_What you are asked to do_
Hand back each line, unchanged, from the top down to the line where "import math" sits.
↓
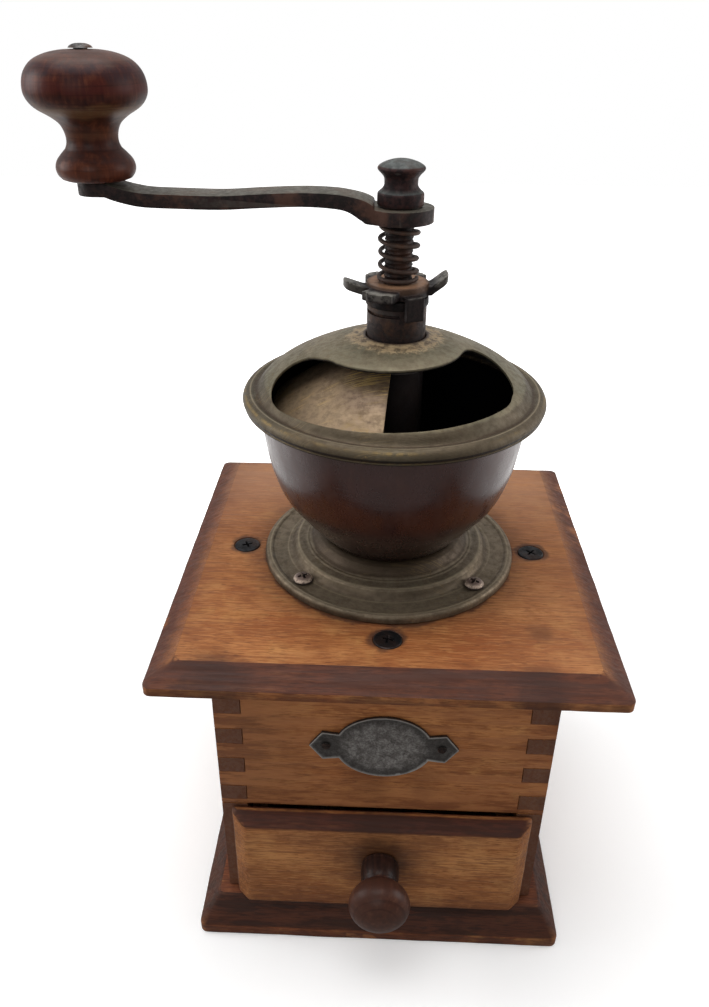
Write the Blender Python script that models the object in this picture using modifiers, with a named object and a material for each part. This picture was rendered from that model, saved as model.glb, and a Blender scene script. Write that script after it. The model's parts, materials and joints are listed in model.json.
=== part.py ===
# Manual coffee grinder: wooden box with a drawer, domed metal hopper and a hand crank, in metres, +Z up
# The origin is the middle of the underside of the base, the drawer faces -Y and the crank rests along -X

import math

import bmesh
import bpy
from mathutils import Matrix, Vector

# Clearances and cutting
GAP = 0.0003
OVERRUN = 0.002
MERGE = 0.000001
LARGE_SIDES = 32
MIDDLE_SIDES = 24
SMALL_SIDES = 12

# Box of finger-jointed boards
BOX_WIDTH = 0.1078
BOX_HEIGHT = 0.1051
BOARD = 0.0088
FRONT_BOARD_HEIGHT = 0.0617
FINGER = 0.00645
FIRST_TONGUE = 0.0019

# Base board
BASE_OVERHANG = 0.0102
BASE_THICKNESS = 0.014
BASE_EDGE = 0.0047
BASE_CHAMFER = 0.0065

# Top board
PLATE_OVERHANG = 0.0161
PLATE_THICKNESS = 0.0072
PLATE_EDGE = 0.0031
PLATE_CHAMFER = 0.0081

# Drawer
DRAWER_FRONT_WIDTH = 0.1007
DRAWER_FRONT_THICKNESS = 0.0068
DRAWER_FRONT_EDGE = 0.0026
DRAWER_BEVEL = 0.0044
DRAWER_TOP_BEVEL = 0.0032
DRAWER_SIDE_PLAY = 0.0008
DRAWER_END_PLAY = 0.003
DRAWER_WALL = 0.005
DRAWER_RIM_PLAY = 0.0071
DRAWER_BOTTOM = 0.003
KNOB_ABOVE_MIDDLE = 0.00245
DRAWER_KNOB_RADIUS = 0.010
DRAWER_KNOB_REACH = 0.0222
DRAWER_SCREW_RADIUS = 0.0019
DRAWER_SCREW_HEAD = 0.0034
DRAWER_SCREW_HEAD_HEIGHT = 0.0016
DRAWER_SCREW_GRIP = 0.009

# Name plate, left bare
BADGE_LENGTH = 0.0475
BADGE_HEIGHT = 0.0254
BADGE_THICKNESS = 0.0011
BADGE_BORDER = 0.0012
BADGE_BORDER_HEIGHT = 0.0004
BADGE_MIDDLE = 0.0294
BADGE_NAIL_SPACING = 0.0368
BADGE_NAIL_RADIUS = 0.0007
BADGE_NAIL_HEAD = 0.0014
BADGE_NAIL_LENGTH = 0.006

# Countersunk wood screws of the top board and the base
SCREW_HEAD = 0.0044
SCREW_HEAD_DEPTH = 0.0026
SCREW_SHANK = 0.0017
SCREW_LENGTH = 0.018
CROSS_LENGTH = 0.0044
CROSS_WIDTH = 0.0009
CROSS_DEPTH = 0.0010

# Brass flange under the hopper
FLANGE_RADIUS = 0.0427
FLANGE_HEIGHT = 0.0092
FLANGE_WALL = 0.0010
FLANGE_LIP = 0.0188
FLANGE_SCREW_CIRCLE = 0.0366
FLANGE_SCREW_ANGLE = math.radians(49)
FLANGE_SCREW_HEAD = 0.0030
FLANGE_SCREW_HEAD_HEIGHT = 0.0017
FLANGE_SCREW_SHANK = 0.0013
FLANGE_SCREW_LENGTH = 0.0075

# Hopper bowl and cover
BOWL_RADIUS = 0.0424
BOWL_HEIGHT = 0.0485
BOWL_MOUTH = 0.0166
BOWL_WALL = 0.0009
RIVET_CIRCLE = 0.0202
RIVET_SHANK = 0.0007
RIVET_HEAD = 0.0013
RIVET_HEAD_HEIGHT = 0.0008
COVER_RADIUS = 0.0473
COVER_HEIGHT = 0.0195
COVER_WALL = 0.0010
COVER_BEAD = 0.0022
COVER_BEAD_START = math.radians(115)
COVER_BEAD_END = math.radians(-100)
OPENING_OUTER = 0.0406
OPENING_INNER = 0.0219
OPENING_SHIFT = 0.0012
OPENING_START = math.radians(-143)
OPENING_END = math.radians(-35)
OPENING_INNER_START = math.radians(-142)
OPENING_INNER_END = math.radians(-14)

# Turning shutter under the cover
SHUTTER_RADIUS = 0.0380
SHUTTER_DROP = 0.0191
SHUTTER_HUB_DROP = 0.0016
SHUTTER_WALL = 0.0008
SHUTTER_SPAN = math.radians(172)
SHUTTER_EDGE = math.radians(-95.5)
SHUTTER_HUB_HEIGHT = 0.0048
CLIP_RADIUS = 0.0108
CLIP_HEIGHT = 0.0012

# Bearing tube and its bridge
TUBE_RADIUS = 0.0089
TUBE_TOP = 0.0880
TUBE_SLIT = 0.0010
TUBE_SLIT_DEPTH = 0.0010
TUBE_SLIT_BELOW_COLLAR = 0.0013
TUBE_SLIT_START = math.radians(-170)
TUBE_SLIT_END = math.radians(-85)
TUBE_SPIGOT = 0.0060
COLLAR_RADIUS = 0.0094
COLLAR_WALL = 0.0012
COLLAR_HEIGHT = 0.0018
BRIDGE_LENGTH = 0.0450
BRIDGE_WIDTH = 0.0130
BRIDGE_THICKNESS = 0.0030
BRIDGE_SCREW_HEAD = 0.0024
BRIDGE_SCREW_HEAD_HEIGHT = 0.0015
BRIDGE_SCREW_SHANK = 0.0011
BRIDGE_SCREW_LENGTH = 0.010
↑
_Answer to this exercise_
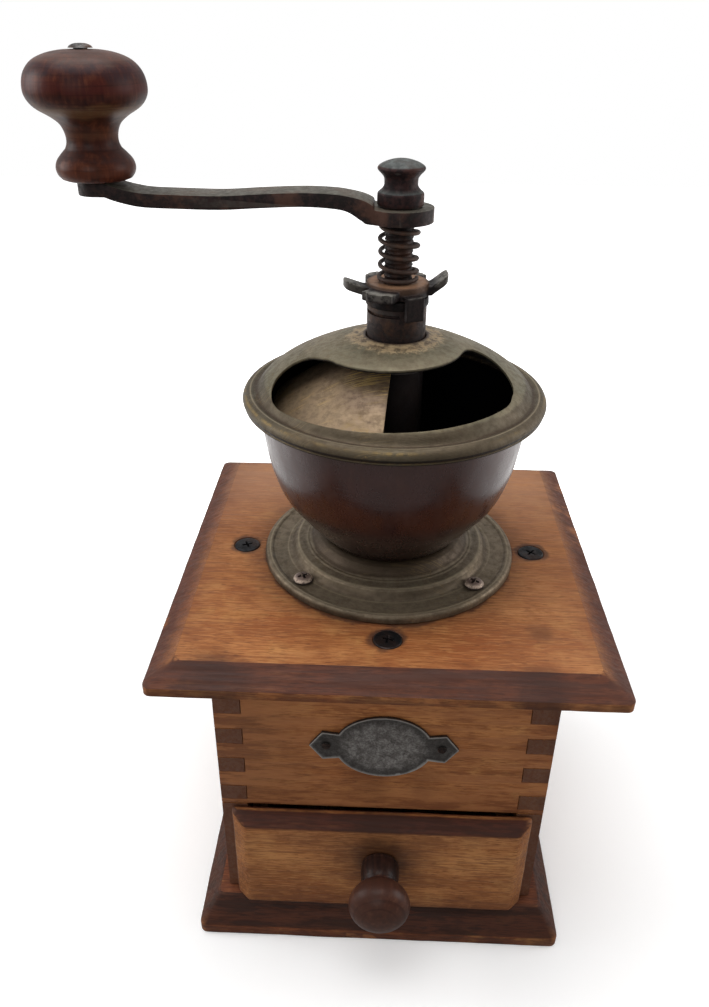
Write the Blender Python script that models the object in this picture using modifiers, with a named object and a material for each part. This picture was rendered from that model, saved as model.glb, and a Blender scene script. Write that script after it. The model's parts, materials and joints are listed in model.json.
=== part.py ===
# Manual coffee grinder: wooden box with a drawer, domed metal hopper and a hand crank, in metres, +Z up
# The origin is the middle of the underside of the base, the drawer faces -Y and the crank rests along -X

import math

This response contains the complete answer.